- [Short exercise]:
Find the line containing "for side_x, across" and copy it exactly, along with every line after it up to and including the line containing "cad_parts[node].hide_render = cad_parts[node].hide_viewport". Copy nothing else.

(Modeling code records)

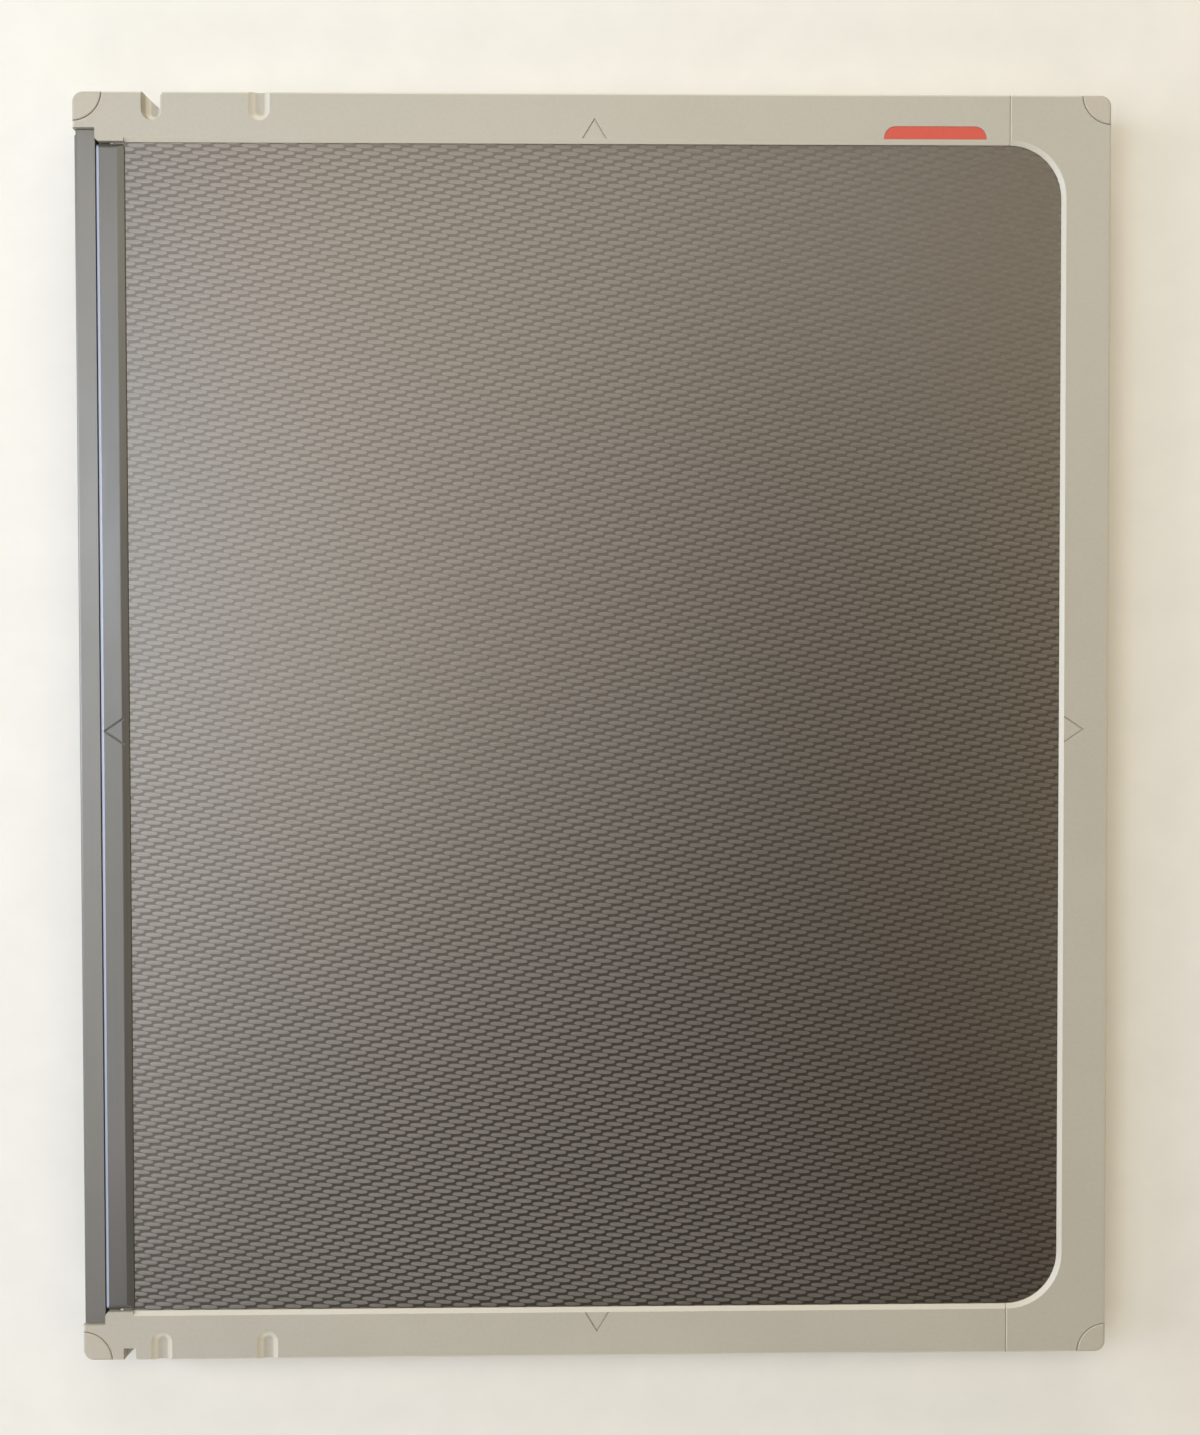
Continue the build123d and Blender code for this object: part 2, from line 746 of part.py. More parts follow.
# ---- Latches ----
spring_y = lip_end - spring_from_end - spring_length / 2
spring_floor = slide_z - channel_half_height - spring_rise
spring_half_width = slide_width / 2


def spring_pocket():
    """The hollow under one slide for its detent spring."""
    return block(slide_x - channel_half_width, slide_x + channel_half_width,
                 spring_y - spring_length / 2 - slide_clearance,
                 spring_y + spring_length / 2 + slide_clearance,
                 spring_floor, slide_z)


def detent_spring():
    """A bowed leaf spring whose crown presses up at the slide."""
    crown = spring_rise + slide_clearance - spring_thickness - spring_clearance
    half = spring_length / 2
    lower = ThreePointArc((-half, 0), (0, crown), (half, 0))
    upper = ThreePointArc((half, spring_thickness), (0, crown + spring_thickness),
                          (-half, spring_thickness))
    sides = [Line((half, 0), (half, spring_thickness)), Line((-half, spring_thickness), (-half, 0))]
    outline = make_face([lower, sides[0], upper, sides[1]])
    plane = Plane(origin=(slide_x - spring_half_width, spring_y, spring_floor),
                  x_dir=(0, 1, 0), z_dir=(1, 0, 0))
    return extrude(plane * outline, amount=2 * spring_half_width)


def latch_slide():
    """The sliding bolt at the top end, drawn back."""
    body = block(slide_x - slide_width / 2, slide_x + slide_width / 2,
                 lip_end - slide_length, slide_tip,
                 slide_z - slide_height / 2, slide_z + slide_height / 2)
    tip = body.faces().sort_by(Axis.Y)[-1].edges()
    return chamfer(tip, slide_tip_chamfer)


def latch_button():
    """The grooved thumb button on the slide's outer face."""
    body = block(button_outer_x, button_inner_x, button_start, button_start + button_length,
                 slide_z - button_height / 2, slide_z + button_height / 2)
    step = button_length / (button_rib_count + 1)
    for index in range(1, button_rib_count + 1):
        y = button_start + index * step
        body -= Pos(button_outer_x, y, slide_z) * Rot(0, 0, 45) * Box(
            button_groove, button_groove, button_height)
    return body


# ---- Seals ----
def latch_seal():
    """Felt on the back plate under the edge bar."""
    middle = (edge_bar_left + cavity_left) / 2
    return block(middle - seal_width / 2, middle + seal_width / 2, -cavity_end, cavity_end,
                 back_plate, parting_z - seal_clearance)


def hinge_seal():
    """Felt on the back leaf, under the front leaf's inner edge."""
    x0 = leaf_inner_x + hinge_seal_offset
    span_end = hinge_half - knuckle_gap
    return block(x0, x0 + hinge_seal_width, -span_end, span_end,
                 back_plate + leaf_thickness, parting_z - leaf_thickness - seal_clearance)


# ---- Write every node ----
board_width = cavity_right - cavity_left - 2 * board_trim
board_length = 2 * (cavity_end - board_trim)
end_frame, top_rail, bottom_rail = cut_frame(frame_ring())
blocker = id_blocker()
splice = splice_plate(0)
bracket = corner_bracket(0)
for x, y in splice_screw_places:
    splice -= screw_hole(x, y, parting_z, *small_screw)
for x, y in bracket_screw_places:
    bracket -= screw_hole(x, y, parting_z, *small_screw)
splice_screws = [screw(x, y, parting_z, *small_screw) for x, y in splice_screw_places]
bracket_screws = [screw(x, y, parting_z, *small_screw) for x, y in bracket_screw_places]
strike_plate = strike(0) - bolt_pocket()
slide = latch_slide()
button = latch_button()
spring = detent_spring()

nodes = {
    "back_cover": back_cover(),
    "back_label_plate": label_outline(0, label_pocket - label_thickness, label_pocket),
    "core_board": sheet(stack_x, board_width, board_length, screen_corner_radius,
                        back_plate, board_top),
    "lead_foil": sheet(stack_x, board_width, board_length, screen_corner_radius,
                       board_top, foil_top),
    "foam_pad": sheet(stack_x, screen_width, screen_length, screen_corner_radius,
                      foil_top, pad_top),
    "back_screen": sheet(stack_x, screen_width, screen_length, screen_corner_radius,
                         pad_top, film_bottom),
    "film_sheet": sheet(stack_x, film_width - film_trim, film_length - film_trim,
                        film_corner_radius, film_bottom, film_top),
    "lip_bar": lip_bar(),
    "lip_bar_screws": group(*[screw(x, y, lip_screw_sink, *lip_screw)
                              for x, y in lip_screw_places()]),
    "latch_seal": latch_seal(),
    "hinge_seal": hinge_seal(),
    "detent_springs": group(spring, mirrored(spring)),
    "hinge_leaf_back": hinge_leaf_back(),
    "hinge_rivets_back": group(*[back_rivet(x, y) for x, y in back_rivet_places()]),
    "hinge_pin": hinge_pin(),
    "hinge_leaf_front": hinge_leaf_front(),
    "hinge_rivets_front": group(*[front_rivet(x, y) for x, y in front_rivet_places()]),
    "end_frame": end_frame,
    "top_rail": top_rail,
    "bottom_rail": bottom_rail,
    "splice_plates": group(splice, mirrored(splice)),
    "splice_screws": group(*splice_screws, *[mirrored(s) for s in splice_screws]),
    "corner_brackets": group(bracket, mirrored(bracket)),
    "bracket_screws": group(*bracket_screws, *[mirrored(s) for s in bracket_screws]),
    "panel_outer_skin": panel_layer(core_top, panel_top),
    "panel_core": panel_layer(core_bottom, core_top),
    "panel_inner_skin": panel_layer(panel_bottom, core_bottom),
    "edge_bar": edge_bar(),
    "red_marker": marker(0, thickness - marker_pocket, thickness - marker_pocket + marker_thickness),
    "front_screen": front_screen(),
    "id_blocker": blocker,
    "latch_strikes": group(strike_plate, mirrored(strike_plate)),
    "latch_slide_top": slide,
    "latch_button_top": button,
    "latch_slide_bottom": mirrored(slide),
    "latch_button_bottom": mirrored(button),
}
for side_x, across in ((-1, "latch"), (1, "hinge")):
    for side_y, along in ((1, "top"), (-1, "bottom")):
        nodes[f"corner_bumper_{along}_{across}_side"] = bumper(side_x, side_y)

for name, shape in nodes.items():
    export_step(shape, f"parts/{name}.step")
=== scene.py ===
from math import pi, radians

import bpy
import numpy as np
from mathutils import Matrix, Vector


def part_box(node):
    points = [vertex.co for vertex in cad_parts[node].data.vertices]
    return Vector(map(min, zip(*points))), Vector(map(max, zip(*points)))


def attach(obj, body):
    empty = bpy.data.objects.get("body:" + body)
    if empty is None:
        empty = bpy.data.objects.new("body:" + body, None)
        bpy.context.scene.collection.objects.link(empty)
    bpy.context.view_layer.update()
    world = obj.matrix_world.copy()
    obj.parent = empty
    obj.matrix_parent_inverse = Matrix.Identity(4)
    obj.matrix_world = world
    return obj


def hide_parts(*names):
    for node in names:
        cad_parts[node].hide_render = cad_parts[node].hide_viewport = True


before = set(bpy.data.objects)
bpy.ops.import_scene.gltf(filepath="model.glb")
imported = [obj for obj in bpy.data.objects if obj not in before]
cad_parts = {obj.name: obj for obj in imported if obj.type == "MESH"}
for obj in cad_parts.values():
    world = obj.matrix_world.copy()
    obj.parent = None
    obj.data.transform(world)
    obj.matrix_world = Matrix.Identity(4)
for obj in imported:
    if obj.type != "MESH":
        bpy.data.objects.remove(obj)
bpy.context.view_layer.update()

bl_info = {
    "name": "X-ray film cassette",
    "version": (1, 0, 0),
    "blender": (4, 5, 0),
    "location": "3D View > Sidebar > Cassette",
    "description": "Finishes and soft parts of a film cassette, built round its packed parts",
    "category": "Object",
}

MM = 0.001                     # one millimetre in scene units


def linear(colour):
    """An sRGB hex colour as linear RGBA."""
    values = np.array([int(colour[i:i + 2], 16) for i in (1, 3, 5)]) / 255
    low = values / 12.92
    high = ((values + 0.055) / 1.055) ** 2.4
    return (*np.where(values <= 0.04045, low, high).tolist(), 1.0)


# ---------------------------------------------------------------- sizes and colours
def length(name, description, millimetres):
    """A length that a user may change."""
    return bpy.props.FloatProperty(name=name, description=description, unit="LENGTH",
                                   default=millimetres * MM, precision=5, min=0.0)


def number(name, description, value):
    """A plain number that a user may change."""
    return bpy.props.FloatProperty(name=name, description=description, default=value,
                                   precision=3)


def colour(name, description, value):
    """A colour that a user may change, given as an sRGB hex value."""
    return bpy.props.FloatVectorProperty(name=name, description=description, subtype="COLOR",
                                         size=4, default=linear(value), min=0.0, max=1.0)


class CassetteWeave(bpy.types.PropertyGroup):
    """The satin weave of the panel's outer skin."""
    pitch: length("Tow pitch", "Distance between neighbouring tows", 0.907)
    relief: length("Relief", "Height of a float over the hollows round it", 0.03)
    harness: number("Harness", "Tows from one crossing to the next along a tow", 8)
    step: number("Step", "Tows that the crossing moves on by from one tow to the next", 3)
    float_length: number("Float length", "Half of a float's length, in tows", 2.34)
    float_width: number("Float width", "Half of a float's width, in tows", 0.567)
    lean: number("Lean", "How far a float leans over its own length, in tows per tow", 0.046)
    float_colour: colour("Float", "Carbon floats under the resin", "#8a857e")
    # The hollows' darker colour is partly the weave's pattern and partly painted shade.
    hollow_shade_colour: colour("Hollow", "Hollows where one tow dips under another", "#6a645c")
    skin_corner: length("Skin corner", "Radius of the skin's two hinge-side corners", 17.2)


class CassettePlastics(bpy.types.PropertyGroup):
    """The moulded plastics."""
    frame_colour: colour("Frame", "Mouldings of the frame", "#b4ae9e")
    bumper_colour: colour("Bumpers", "Corner bumpers", "#b7af9e")
    back_colour: colour("Back cover", "Back cover", "#aca697")
    marker_colour: colour("Marker", "Marker inlay", "#cc4d3a")
    button_colour: colour("Buttons", "Thumb buttons", "#2b2b2c")
    label_colour: colour("Label", "Bare label plate", "#d6d3ca")
    edge_radius: length("Edge radius", "Softness of the moulded edges", 0.16)


class CassetteMetals(bpy.types.PropertyGroup):
    """The metal parts."""
    lip_colour: colour("Lip bar", "Fixed outer bar", "#7d7a72")
    bar_colour: colour("Edge bar", "Bar on the panel's edge", "#6d6b65")
    # A painted highlight: the pale colour painted on the edge bar's bevel towards -X.
    bevel_highlight_colour: colour("Milled bevel", "Bare metal of the edge bar's bevel", "#b2b6c3")
    zinc_colour: colour("Zinc plate", "Plated hinge and fasteners", "#c3c6c6")
    steel_colour: colour("Bare steel", "Ground and sprung steel", "#a6a8aa")
    lead_colour: colour("Lead", "Rolled lead", "#70747a")


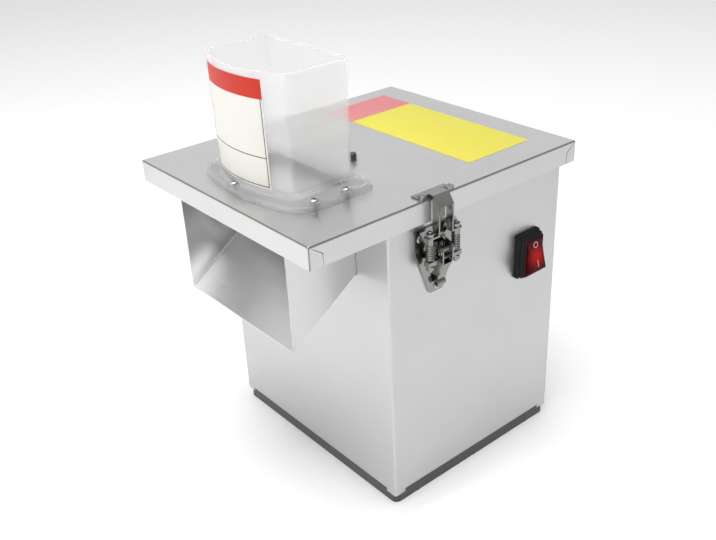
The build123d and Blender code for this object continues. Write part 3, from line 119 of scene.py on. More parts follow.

- [Correct output]:
for side_x, across in ((-1, "latch"), (1, "hinge")):
    for side_y, along in ((1, "top"), (-1, "bottom")):
        nodes[f"corner_bumper_{along}_{across}_side"] = bumper(side_x, side_y)

for name, shape in nodes.items():
    export_step(shape, f"parts/{name}.step")
=== scene.py ===
from math import pi, radians

import bpy
import numpy as np
from mathutils import Matrix, Vector


def part_box(node):
    points = [vertex.co for vertex in cad_parts[node].data.vertices]
    return Vector(map(min, zip(*points))), Vector(map(max, zip(*points)))


def attach(obj, body):
    empty = bpy.data.objects.get("body:" + body)
    if empty is None:
        empty = bpy.data.objects.new("body:" + body, None)
        bpy.context.scene.collection.objects.link(empty)
    bpy.context.view_layer.update()
    world = obj.matrix_world.copy()
    obj.parent = empty
    obj.matrix_parent_inverse = Matrix.Identity(4)
    obj.matrix_world = world
    return obj


def hide_parts(*names):
    for node in names:
        cad_parts[node].hide_render = cad_parts[node].hide_viewport = True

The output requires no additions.